Developments in the Lethal Injection Litigation in the SDOH

02/03/2014 | Duration 9:14 | Allen L. Bohnert, Assistant Federal Public Defender (SDOH)

Allen L. Bohnert, an attorney in the capital habeas unit of the Office of the Federal Public Defender (SDOH), provides an overview of recent developments in the lethal injection litigation pending in the United States District Court for the Southern District of Ohio, including challenges made to the execution of Mr. Dennis McGuire.

US v. Blewett -- Sixth Circuit Court of Appeals En Banc Oral Argument

10/24/2013 | Duration 73:00 | Counsel for the Parties

En banc oral arguments on October 9, 2013 before the United States Court of Appeals for the Sixth Circuit in the case of United States v. Blewett, et al., Case Nos. 12-5226 and 12-5582.  The issue was whether the Fair Sentencing Act of 2010 should be given complete retroactive effect.  Frank W. Heft, Jr. of the Western Kentucky Federal Community Defender, Inc. argued for the defendants; Terry M. Cushing argued for the government; and Vincent M. Southerland argued for one of the amici, the NAACP Legal Defense and Educational Fund, Inc. 

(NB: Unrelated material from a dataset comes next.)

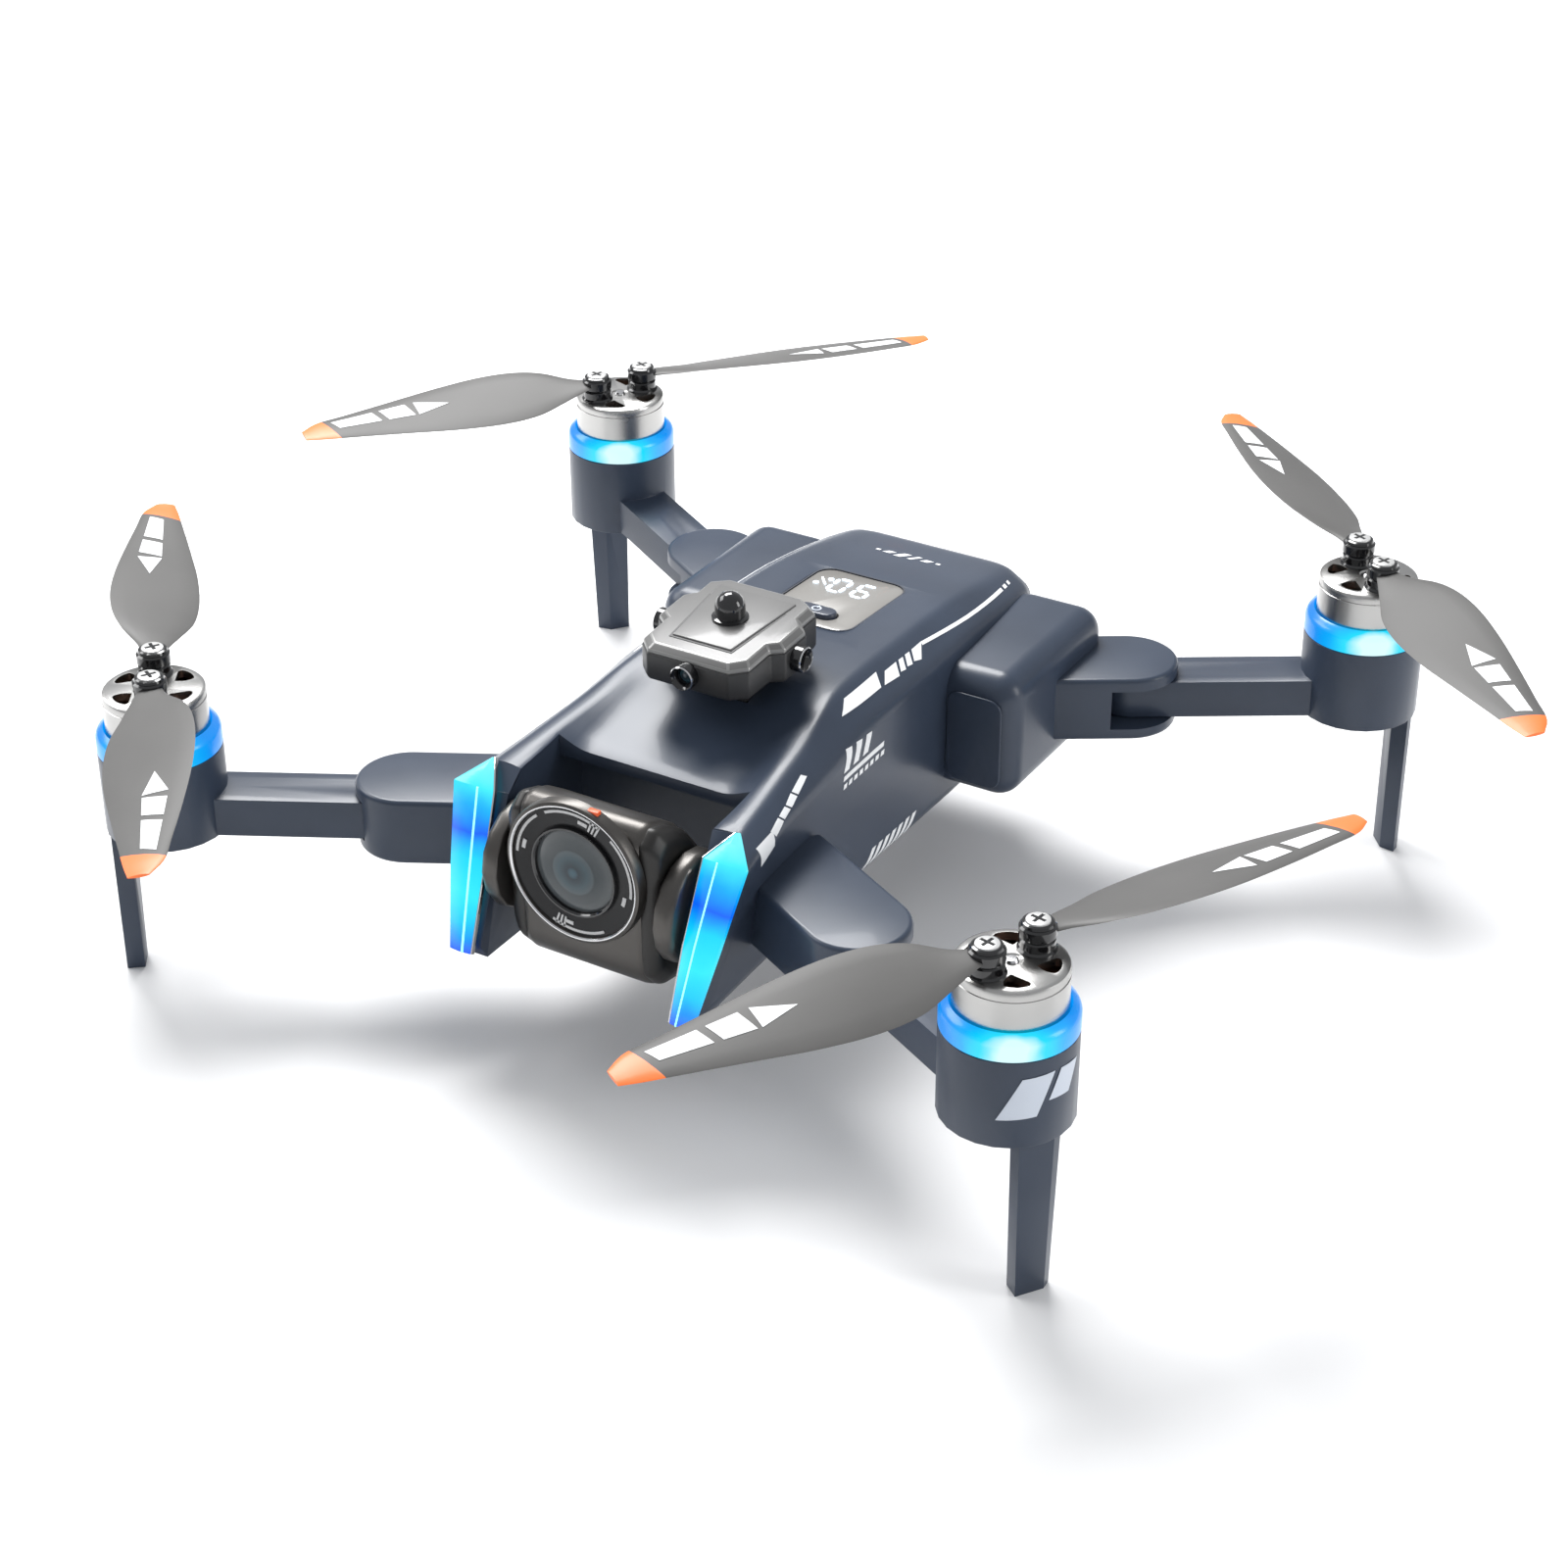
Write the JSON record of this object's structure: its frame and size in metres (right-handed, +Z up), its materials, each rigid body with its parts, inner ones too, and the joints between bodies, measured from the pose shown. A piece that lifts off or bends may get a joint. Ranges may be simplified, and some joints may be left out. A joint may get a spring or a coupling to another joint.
{
  "type": "foldable camera quadcopter",
  "caption": "Foldable camera quadcopter with hinged arms, folding rotor blades, tilting nose camera, lift-off obstacle sensor and slide-in battery.",
  "frame": {"origin": "centre line of the flat belly underside, midway between the arm forks", "axes": "+Z up, nose and camera towards -Y, +X to the viewer's right when facing the nose"},
  "size_m": [0.271, 0.2697, 0.0756],
  "materials": {
    "navy_plastic": "satin slate navy moulding",
    "navy_belly": "darker navy moulding",
    "glow_blue": "clear blue light guide",
    "bright_steel": "turned and polished",
    "motor_windings": "enamelled windings on a laminated core",
    "blade_grey": "semi-matt grey with orange tips",
    "module_grey": "warm dark grey",
    "gloss_black": "gloss black",
    "camera_grey": "metallic warm grey",
    "lens_glass": "coated optical glass",
    "display_panel": "warm grey window over a lit display",
    "circuit_board": "green solder mask",
    "battery_case": "matt navy"
  },
  "bodies": {
    "airframe": {"upper_shell": "navy_plastic", "belly_plate": "navy_belly", "flow_sensor": "gloss_black", "display_panel": "display_panel", "light_strip_left": "glow_blue", "light_strip_right": "glow_blue", "flight_board": "circuit_board", "camera_axle": "camera_grey"},
    "battery": {"battery": "battery_case"},
    "power_button": {"power_button": "navy_belly"},
    "obstacle_module": {"module_housing": "module_grey", "module_stem": "module_grey", "sky_dome": "gloss_black", "front_sensor": "gloss_black", "left_sensor": "gloss_black", "right_sensor": "gloss_black"},
    "camera": {"camera_housing": "camera_grey", "lens_bezel": "gloss_black", "lens_glass": "lens_glass"},
    "arm_front_left": {"arm_front_left": "navy_plastic", "leg_front_left": "navy_plastic", "light_ring_front_left": "glow_blue", "stator_front_left": "motor_windings"},
    "rotor_front_left": {"motor_bell_front_left": "bright_steel", "blade_screw_front_left_a": "bright_steel", "blade_screw_front_left_b": "bright_steel"},
    "blade_front_left_a": {"blade_front_left_a": "blade_grey"},
    "blade_front_left_b": {"blade_front_left_b": "blade_grey"},
    "arm_front_right": {"arm_front_right": "navy_plastic", "leg_front_right": "navy_plastic", "light_ring_front_right": "glow_blue", "stator_front_right": "motor_windings"},
    "rotor_front_right": {"motor_bell_front_right": "bright_steel", "blade_screw_front_right_a": "bright_steel", "blade_screw_front_right_b": "bright_steel"},
    "blade_front_right_a": {"blade_front_right_a": "blade_grey"},
    "blade_front_right_b": {"blade_front_right_b": "blade_grey"},
    "arm_rear_left": {"arm_rear_left": "navy_plastic", "leg_rear_left": "navy_plastic", "light_ring_rear_left": "glow_blue", "stator_rear_left": "motor_windings"},
    "rotor_rear_left": {"motor_bell_rear_left": "bright_steel", "blade_screw_rear_left_a": "bright_steel", "blade_screw_rear_left_b": "bright_steel"},
    "blade_rear_left_a": {"blade_rear_left_a": "blade_grey"},
    "blade_rear_left_b": {"blade_rear_left_b": "blade_grey"},
    "arm_rear_right": {"arm_rear_right": "navy_plastic", "leg_rear_right": "navy_plastic", "light_ring_rear_right": "glow_blue", "stator_rear_right": "motor_windings"},
    "rotor_rear_right": {"motor_bell_rear_right": "bright_steel", "blade_screw_rear_right_a": "bright_steel", "blade_screw_rear_right_b": "bright_steel"},
    "blade_rear_right_a": {"blade_rear_right_a": "blade_grey"},
    "blade_rear_right_b": {"blade_rear_right_b": "blade_grey"}
  },
  "joints": [
    {"name": "fold_front_left", "type": "hinge", "parent": "airframe", "child": "arm_front_left", "pos_m": [-0.0476, -0.052, 0.0153], "axis": [0, 0, -1], "range_deg": [0, 100]},
    {"name": "spin_front_left", "type": "hinge", "parent": "arm_front_left", "child": "rotor_front_left", "pos_m": [-0.08756, -0.07334, 0.031], "axis": [0, 0, 1], "continuous": true},
    {"name": "blade_fold_front_left_a", "type": "hinge", "parent": "rotor_front_left", "child": "blade_front_left_a", "pos_m": [-0.09084, -0.06905, 0.0429], "axis": [0, 0, 1], "range_deg": [-90, 90]},
    {"name": "blade_fold_front_left_b", "type": "hinge", "parent": "rotor_front_left", "child": "blade_front_left_b", "pos_m": [-0.08428, -0.07763, 0.0429], "axis": [0, 0, 1], "range_deg": [-90, 90]},
    {"name": "fold_front_right", "type": "hinge", "parent": "airframe", "child": "arm_front_right", "pos_m": [0.0476, -0.052, 0.0153], "axis": [0, 0, -1], "range_deg": [-100, 0]},
    {"name": "spin_front_right", "type": "hinge", "parent": "arm_front_right", "child": "rotor_front_right", "pos_m": [0.08756, -0.07334, 0.031], "axis": [0, 0, 1], "continuous": true},
    {"name": "blade_fold_front_right_a", "type": "hinge", "parent": "rotor_front_right", "child": "blade_front_right_a", "pos_m": [0.08571, -0.07841, 0.0429], "axis": [0, 0, 1], "range_deg": [-90, 90]},
    {"name": "blade_fold_front_right_b", "type": "hinge", "parent": "rotor_front_right", "child": "blade_front_right_b", "pos_m": [0.08941, -0.06826, 0.0429], "axis": [0, 0, 1], "range_deg": [-90, 90]},
    {"name": "fold_rear_left", "type": "hinge", "parent": "airframe", "child": "arm_rear_left", "pos_m": [-0.0477, 0.0539, 0.0174], "axis": [0, 0, -1], "range_deg": [-80, 0]},
    {"name": "spin_rear_left", "type": "hinge", "parent": "arm_rear_left", "child": "rotor_rear_left", "pos_m": [-0.08622, 0.07774, 0.0331], "axis": [0, 0, 1], "continuous": true},
    {"name": "blade_fold_rear_left_a", "type": "hinge", "parent": "rotor_rear_left", "child": "blade_rear_left_a", "pos_m": [-0.0889, 0.07305, 0.045], "axis": [0, 0, 1], "range_deg": [-90, 90]},
    {"name": "blade_fold_rear_left_b", "type": "hinge", "parent": "rotor_rear_left", "child": "blade_rear_left_b", "pos_m": [-0.08354, 0.08243, 0.045], "axis": [0, 0, 1], "range_deg": [-90, 90]},
    {"name": "fold_rear_right", "type": "hinge", "parent": "airframe", "child": "arm_rear_right", "pos_m": [0.0477, 0.0539, 0.0174], "axis": [0, 0, -1], "range_deg": [0, 80]},
    {"name": "spin_rear_right", "type": "hinge", "parent": "arm_rear_right", "child": "rotor_rear_right", "pos_m": [0.08622, 0.07774, 0.0331], "axis": [0, 0, 1], "continuous": true},
    {"name": "blade_fold_rear_right_a", "type": "hinge", "parent": "rotor_rear_right", "child": "blade_rear_right_a", "pos_m": [0.0823, 0.08145, 0.045], "axis": [0, 0, 1], "range_deg": [-90, 90]},
    {"name": "blade_fold_rear_right_b", "type": "hinge", "parent": "rotor_rear_right", "child": "blade_rear_right_b", "pos_m": [0.09014, 0.07403, 0.045], "axis": [0, 0, 1], "range_deg": [-90, 90]},
    {"name": "camera_tilt", "type": "hinge", "parent": "airframe", "child": "camera", "pos_m": [0, -0.058, 0.0185], "axis": [1, 0, 0], "range_deg": [-25, 25]},
    {"name": "battery_slide", "type": "slide", "parent": "airframe", "child": "battery", "axis": [0, 1, 0], "range_m": [0, 0.075]},
    {"name": "power_press", "type": "slide", "parent": "airframe", "child": "power_button", "axis": [0, -0.0599, -0.9982], "range_m": [0, 0.0006], "stiffness_N_per_m": 600},
    {"name": "module_lift", "type": "slide", "parent": "airframe", "child": "obstacle_module", "axis": [0, 0, 1], "range_m": [0, 0.02]}
  ]
}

Mandatory Minimum Sentences--Is it Really Mandatory Anymore?

09/13/2013 | Duration 7:25 | Cheryll Bennett, Assistant Federal Public Defender (SDOH)

Cheryll Bennett, an attorney at the Office of the Federal Public Defender (SDOH), discusses Attorney General Eric Holder's speech at the American Bar Association convention in the summer of 2013 regarding mandatory minimum sentences.